SHORT PROBLEM: Quote, please, the line with "Turn this picture", the line with "# the centre", and every line between them, exactly and with nothing else.

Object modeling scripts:

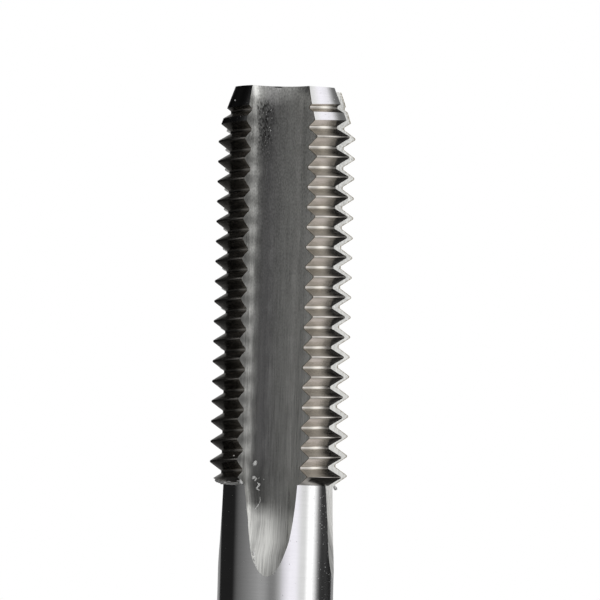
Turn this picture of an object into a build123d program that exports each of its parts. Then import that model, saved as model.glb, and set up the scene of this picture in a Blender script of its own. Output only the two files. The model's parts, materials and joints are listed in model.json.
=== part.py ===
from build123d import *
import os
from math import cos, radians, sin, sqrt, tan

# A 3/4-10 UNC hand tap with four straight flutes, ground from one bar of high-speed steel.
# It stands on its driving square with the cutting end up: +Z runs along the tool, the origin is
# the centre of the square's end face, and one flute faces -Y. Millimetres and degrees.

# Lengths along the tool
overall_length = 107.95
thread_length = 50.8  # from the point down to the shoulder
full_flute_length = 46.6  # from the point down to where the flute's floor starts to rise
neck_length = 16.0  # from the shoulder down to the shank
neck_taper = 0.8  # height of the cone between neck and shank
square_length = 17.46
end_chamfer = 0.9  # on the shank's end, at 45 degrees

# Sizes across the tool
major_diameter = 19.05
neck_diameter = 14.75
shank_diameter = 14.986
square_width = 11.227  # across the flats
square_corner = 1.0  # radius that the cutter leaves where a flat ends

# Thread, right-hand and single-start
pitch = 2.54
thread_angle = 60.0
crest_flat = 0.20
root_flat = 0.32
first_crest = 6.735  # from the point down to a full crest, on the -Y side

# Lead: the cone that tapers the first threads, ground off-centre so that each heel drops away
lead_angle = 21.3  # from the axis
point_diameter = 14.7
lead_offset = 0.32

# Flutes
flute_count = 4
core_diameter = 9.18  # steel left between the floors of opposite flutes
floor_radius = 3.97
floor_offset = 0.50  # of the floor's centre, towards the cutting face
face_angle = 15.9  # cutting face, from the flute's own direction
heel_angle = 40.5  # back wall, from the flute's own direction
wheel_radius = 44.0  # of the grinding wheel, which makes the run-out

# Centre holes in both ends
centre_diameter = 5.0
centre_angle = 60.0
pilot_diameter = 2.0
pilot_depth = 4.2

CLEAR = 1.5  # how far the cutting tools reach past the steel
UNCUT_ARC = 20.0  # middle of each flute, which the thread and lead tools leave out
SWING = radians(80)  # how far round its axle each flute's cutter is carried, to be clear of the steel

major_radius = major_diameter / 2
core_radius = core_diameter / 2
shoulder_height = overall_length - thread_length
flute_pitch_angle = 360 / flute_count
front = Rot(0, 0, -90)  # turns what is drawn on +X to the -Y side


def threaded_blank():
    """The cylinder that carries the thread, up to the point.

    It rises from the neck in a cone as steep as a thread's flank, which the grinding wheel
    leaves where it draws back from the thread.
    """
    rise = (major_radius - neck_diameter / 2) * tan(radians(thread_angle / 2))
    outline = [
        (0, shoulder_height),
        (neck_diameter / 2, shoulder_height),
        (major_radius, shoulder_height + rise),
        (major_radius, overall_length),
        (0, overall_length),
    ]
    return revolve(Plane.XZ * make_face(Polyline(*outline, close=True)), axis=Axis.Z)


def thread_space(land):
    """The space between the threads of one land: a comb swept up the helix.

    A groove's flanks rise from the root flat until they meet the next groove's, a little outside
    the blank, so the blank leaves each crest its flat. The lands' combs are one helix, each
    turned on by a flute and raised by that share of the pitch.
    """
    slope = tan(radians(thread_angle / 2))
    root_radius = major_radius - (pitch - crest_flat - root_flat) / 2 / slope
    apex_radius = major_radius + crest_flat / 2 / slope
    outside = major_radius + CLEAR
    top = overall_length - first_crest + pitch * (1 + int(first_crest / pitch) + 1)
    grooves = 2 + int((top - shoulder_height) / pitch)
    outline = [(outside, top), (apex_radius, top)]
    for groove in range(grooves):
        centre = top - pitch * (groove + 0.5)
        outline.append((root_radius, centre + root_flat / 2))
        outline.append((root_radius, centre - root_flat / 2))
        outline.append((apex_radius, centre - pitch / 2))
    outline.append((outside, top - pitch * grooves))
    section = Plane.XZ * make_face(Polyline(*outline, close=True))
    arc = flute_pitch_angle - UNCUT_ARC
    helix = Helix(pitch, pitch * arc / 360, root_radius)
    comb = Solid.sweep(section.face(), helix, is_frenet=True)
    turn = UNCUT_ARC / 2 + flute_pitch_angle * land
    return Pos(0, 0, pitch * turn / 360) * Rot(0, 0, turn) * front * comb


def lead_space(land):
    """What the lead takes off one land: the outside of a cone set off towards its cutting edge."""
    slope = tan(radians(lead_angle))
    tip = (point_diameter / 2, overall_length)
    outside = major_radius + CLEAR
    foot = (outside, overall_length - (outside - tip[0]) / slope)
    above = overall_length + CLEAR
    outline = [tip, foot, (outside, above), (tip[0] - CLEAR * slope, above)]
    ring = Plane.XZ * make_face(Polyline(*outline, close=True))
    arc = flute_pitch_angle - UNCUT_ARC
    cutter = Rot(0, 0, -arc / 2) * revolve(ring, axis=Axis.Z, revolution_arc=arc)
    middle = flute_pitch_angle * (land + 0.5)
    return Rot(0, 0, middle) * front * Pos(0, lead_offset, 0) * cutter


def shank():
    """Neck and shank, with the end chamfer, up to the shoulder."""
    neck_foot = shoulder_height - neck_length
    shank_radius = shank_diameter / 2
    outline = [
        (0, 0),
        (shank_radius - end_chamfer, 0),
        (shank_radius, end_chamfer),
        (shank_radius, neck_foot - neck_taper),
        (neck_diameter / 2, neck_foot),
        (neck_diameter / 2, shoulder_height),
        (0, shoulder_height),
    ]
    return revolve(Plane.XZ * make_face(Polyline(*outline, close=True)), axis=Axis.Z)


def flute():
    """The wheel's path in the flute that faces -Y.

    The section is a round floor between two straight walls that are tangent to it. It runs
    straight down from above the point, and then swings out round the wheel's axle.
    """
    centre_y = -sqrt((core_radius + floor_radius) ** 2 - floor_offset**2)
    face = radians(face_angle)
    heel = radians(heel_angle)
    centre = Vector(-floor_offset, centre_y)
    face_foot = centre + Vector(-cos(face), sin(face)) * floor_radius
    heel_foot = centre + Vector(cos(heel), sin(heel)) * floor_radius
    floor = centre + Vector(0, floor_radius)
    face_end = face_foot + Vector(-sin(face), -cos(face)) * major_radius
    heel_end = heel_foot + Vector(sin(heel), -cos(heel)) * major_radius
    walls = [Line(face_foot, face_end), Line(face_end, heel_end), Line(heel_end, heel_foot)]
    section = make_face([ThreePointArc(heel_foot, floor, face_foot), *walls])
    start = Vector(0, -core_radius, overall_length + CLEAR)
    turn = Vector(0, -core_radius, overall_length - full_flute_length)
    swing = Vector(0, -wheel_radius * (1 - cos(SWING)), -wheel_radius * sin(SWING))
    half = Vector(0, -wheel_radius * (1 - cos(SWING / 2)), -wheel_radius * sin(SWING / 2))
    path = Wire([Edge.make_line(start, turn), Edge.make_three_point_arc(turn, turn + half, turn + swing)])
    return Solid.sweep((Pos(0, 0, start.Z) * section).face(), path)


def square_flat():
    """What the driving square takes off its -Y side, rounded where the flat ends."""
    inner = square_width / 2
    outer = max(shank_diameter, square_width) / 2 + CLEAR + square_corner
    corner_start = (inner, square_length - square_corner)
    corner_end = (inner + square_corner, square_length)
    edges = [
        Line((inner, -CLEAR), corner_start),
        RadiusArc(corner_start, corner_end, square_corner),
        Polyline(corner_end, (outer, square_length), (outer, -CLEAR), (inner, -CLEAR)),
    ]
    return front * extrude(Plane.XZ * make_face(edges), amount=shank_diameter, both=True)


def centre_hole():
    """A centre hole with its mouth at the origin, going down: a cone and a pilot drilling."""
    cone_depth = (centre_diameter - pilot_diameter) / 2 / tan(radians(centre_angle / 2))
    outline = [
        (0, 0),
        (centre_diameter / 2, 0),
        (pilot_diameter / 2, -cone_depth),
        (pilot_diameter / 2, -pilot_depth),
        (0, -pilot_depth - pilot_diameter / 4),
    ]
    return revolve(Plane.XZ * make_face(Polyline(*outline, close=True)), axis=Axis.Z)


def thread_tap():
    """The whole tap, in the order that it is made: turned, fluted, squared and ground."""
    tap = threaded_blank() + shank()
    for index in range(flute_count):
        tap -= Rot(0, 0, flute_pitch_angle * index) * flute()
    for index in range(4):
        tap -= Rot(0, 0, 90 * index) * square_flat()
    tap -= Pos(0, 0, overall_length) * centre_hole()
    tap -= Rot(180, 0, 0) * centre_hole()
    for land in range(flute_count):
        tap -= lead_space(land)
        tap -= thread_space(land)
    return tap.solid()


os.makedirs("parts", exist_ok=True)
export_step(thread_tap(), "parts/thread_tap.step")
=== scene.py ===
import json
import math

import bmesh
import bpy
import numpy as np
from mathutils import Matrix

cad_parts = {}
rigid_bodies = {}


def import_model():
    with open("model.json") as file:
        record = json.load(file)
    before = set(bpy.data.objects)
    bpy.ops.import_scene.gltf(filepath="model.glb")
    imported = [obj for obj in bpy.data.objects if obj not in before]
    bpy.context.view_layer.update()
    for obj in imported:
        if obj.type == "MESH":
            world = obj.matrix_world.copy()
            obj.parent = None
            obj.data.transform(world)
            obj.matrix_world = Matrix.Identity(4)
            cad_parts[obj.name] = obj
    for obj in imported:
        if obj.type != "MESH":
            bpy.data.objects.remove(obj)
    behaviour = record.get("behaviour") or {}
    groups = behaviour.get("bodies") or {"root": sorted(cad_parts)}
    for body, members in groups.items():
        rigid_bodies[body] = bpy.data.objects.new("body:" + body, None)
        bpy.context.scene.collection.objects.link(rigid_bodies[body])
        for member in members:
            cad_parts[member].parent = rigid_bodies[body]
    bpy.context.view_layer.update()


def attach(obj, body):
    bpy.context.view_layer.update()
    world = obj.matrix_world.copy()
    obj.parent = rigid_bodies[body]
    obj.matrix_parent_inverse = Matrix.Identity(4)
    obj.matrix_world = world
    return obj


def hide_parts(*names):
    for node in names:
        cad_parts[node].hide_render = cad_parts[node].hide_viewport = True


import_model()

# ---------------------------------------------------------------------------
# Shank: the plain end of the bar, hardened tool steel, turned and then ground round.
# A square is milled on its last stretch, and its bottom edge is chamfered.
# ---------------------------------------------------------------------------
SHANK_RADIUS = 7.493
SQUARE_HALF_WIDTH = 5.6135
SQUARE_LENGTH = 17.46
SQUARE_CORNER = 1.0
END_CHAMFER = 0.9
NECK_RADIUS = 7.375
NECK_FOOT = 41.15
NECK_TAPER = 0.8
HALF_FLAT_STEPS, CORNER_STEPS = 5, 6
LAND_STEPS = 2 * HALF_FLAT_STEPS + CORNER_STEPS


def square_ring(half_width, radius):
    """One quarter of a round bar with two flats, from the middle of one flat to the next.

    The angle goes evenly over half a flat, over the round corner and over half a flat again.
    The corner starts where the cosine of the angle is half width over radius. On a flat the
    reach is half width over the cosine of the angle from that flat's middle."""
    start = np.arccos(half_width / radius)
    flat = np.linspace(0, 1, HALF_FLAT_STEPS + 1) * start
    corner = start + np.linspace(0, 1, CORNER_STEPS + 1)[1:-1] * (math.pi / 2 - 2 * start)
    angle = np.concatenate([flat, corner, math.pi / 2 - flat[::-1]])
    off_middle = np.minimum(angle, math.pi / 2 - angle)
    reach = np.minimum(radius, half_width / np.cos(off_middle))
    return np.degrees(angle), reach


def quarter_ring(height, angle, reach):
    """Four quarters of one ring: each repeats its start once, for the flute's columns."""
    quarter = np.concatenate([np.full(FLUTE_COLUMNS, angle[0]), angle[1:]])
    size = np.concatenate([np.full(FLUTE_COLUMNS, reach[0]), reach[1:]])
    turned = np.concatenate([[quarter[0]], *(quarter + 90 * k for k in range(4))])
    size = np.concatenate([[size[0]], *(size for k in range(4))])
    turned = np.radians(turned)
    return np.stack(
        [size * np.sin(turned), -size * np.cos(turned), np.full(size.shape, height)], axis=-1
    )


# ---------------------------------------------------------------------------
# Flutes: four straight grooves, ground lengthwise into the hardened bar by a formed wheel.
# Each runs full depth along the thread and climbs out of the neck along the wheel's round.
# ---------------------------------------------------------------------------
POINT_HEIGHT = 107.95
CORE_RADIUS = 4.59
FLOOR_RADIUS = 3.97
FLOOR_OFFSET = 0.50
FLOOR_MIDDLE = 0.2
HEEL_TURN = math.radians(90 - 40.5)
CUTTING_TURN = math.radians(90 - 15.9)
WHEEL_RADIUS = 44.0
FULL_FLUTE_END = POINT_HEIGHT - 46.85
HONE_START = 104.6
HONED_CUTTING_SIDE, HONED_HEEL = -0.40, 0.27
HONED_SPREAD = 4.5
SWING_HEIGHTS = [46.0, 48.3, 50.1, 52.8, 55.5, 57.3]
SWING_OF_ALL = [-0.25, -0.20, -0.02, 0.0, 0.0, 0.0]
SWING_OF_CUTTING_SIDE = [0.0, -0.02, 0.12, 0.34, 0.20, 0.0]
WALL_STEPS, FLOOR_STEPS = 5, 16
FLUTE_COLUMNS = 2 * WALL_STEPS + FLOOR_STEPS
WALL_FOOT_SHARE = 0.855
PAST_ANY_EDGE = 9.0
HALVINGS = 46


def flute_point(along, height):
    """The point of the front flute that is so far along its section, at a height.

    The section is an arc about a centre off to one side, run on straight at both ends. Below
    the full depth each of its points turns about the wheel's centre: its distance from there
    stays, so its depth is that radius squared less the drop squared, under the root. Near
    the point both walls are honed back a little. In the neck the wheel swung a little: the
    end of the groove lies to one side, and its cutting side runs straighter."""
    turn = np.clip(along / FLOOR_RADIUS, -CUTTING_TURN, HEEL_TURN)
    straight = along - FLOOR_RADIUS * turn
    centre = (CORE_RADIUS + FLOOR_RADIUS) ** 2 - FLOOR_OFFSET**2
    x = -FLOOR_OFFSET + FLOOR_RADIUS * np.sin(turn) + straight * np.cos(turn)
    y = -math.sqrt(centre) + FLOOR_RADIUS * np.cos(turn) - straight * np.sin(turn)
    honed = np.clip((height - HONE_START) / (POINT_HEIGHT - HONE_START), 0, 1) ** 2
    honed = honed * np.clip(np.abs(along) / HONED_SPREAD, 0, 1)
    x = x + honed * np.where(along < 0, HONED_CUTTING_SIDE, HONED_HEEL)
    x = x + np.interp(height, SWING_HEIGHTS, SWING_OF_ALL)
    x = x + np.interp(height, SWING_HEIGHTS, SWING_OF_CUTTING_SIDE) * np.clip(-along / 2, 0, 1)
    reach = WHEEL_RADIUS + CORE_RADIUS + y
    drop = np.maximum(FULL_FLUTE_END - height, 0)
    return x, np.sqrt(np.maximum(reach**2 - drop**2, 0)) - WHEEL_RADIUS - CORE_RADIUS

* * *

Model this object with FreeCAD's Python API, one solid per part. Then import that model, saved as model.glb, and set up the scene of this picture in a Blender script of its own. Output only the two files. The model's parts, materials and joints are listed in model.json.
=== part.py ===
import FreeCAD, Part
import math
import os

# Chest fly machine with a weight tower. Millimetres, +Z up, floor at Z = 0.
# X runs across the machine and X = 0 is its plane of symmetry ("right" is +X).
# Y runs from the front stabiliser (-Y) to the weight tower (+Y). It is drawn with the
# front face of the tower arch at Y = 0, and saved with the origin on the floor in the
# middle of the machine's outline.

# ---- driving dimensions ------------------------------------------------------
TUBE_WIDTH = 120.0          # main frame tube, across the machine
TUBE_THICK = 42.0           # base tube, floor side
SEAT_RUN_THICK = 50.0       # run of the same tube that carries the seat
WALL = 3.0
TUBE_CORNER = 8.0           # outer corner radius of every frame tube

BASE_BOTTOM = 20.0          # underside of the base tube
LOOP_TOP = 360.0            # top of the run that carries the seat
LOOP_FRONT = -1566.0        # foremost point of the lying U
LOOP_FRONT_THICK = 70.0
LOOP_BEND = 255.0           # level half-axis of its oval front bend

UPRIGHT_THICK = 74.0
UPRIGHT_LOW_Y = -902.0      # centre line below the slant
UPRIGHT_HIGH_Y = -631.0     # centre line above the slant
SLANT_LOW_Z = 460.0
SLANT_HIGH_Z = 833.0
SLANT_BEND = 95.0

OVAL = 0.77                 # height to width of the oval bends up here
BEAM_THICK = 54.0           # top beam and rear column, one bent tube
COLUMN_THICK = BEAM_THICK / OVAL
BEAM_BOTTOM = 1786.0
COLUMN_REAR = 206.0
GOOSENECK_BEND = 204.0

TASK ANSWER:
Turn this picture of an object into a build123d program that exports each of its parts. Then import that model, saved as model.glb, and set up the scene of this picture in a Blender script of its own. Output only the two files. The model's parts, materials and joints are listed in model.json.
=== part.py ===
from build123d import *
import os
from math import cos, radians, sin, sqrt, tan

# A 3/4-10 UNC hand tap with four straight flutes, ground from one bar of high-speed steel.
# It stands on its driving square with the cutting end up: +Z runs along the tool, the origin is
# the centre of the square's end face, and one flute faces -Y. Millimetres and degrees.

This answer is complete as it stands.